> **PROBLEM STATEMENT**
Locate every line that holds the string "with" and copy it.

> **INFORMATION SUPPLIED**

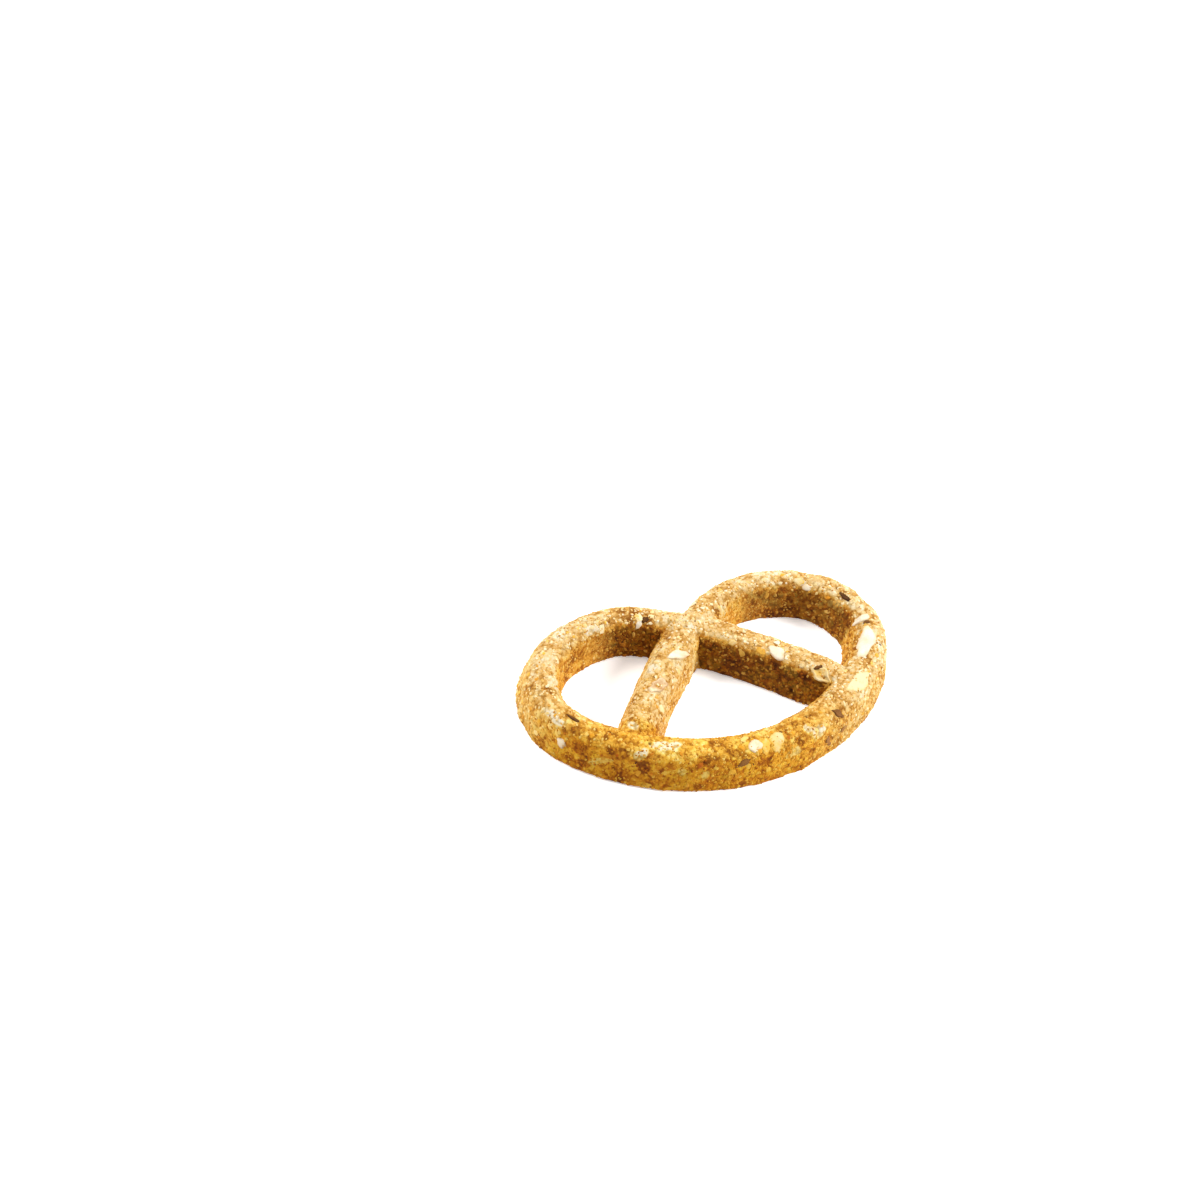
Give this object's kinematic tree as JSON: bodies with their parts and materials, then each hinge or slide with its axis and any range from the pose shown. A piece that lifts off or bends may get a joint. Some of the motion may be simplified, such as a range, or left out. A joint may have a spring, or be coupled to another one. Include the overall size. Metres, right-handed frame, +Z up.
{
  "type": "pretzel-shaped grain biscuit",
  "caption": "Small hard-baked biscuit in a pretzel shape, of coarse oat, bran and maize crumb: a flat base, rounded crust, a wide bow, two lobes and two arms round open holes.",
  "frame": {"origin": "middle of the flat base, at the bottom centre of the bounding box", "axes": "+X across the two lobes, -Y towards the bow, +Y towards the lobes, +Z up through the thickness"},
  "size_m": [0.0522, 0.0312, 0.006],
  "materials": {
    "crumb": "matte coarse-grained baked crust, golden tan with paler grains"
  },
  "bodies": {
    "root": {"biscuit": "crumb"}
  },
  "joints": []
}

> **FULL ANSWER**
Give this object's kinematic tree as JSON: bodies with their parts and materials, then each hinge or slide with its axis and any range from the pose shown. A piece that lifts off or bends may get a joint. Some of the motion may be simplified, such as a range, or left out. A joint may have a spring, or be coupled to another one. Include the overall size. Metres, right-handed frame, +Z up.
    "crumb": "matte coarse-grained baked crust, golden tan with paler grains"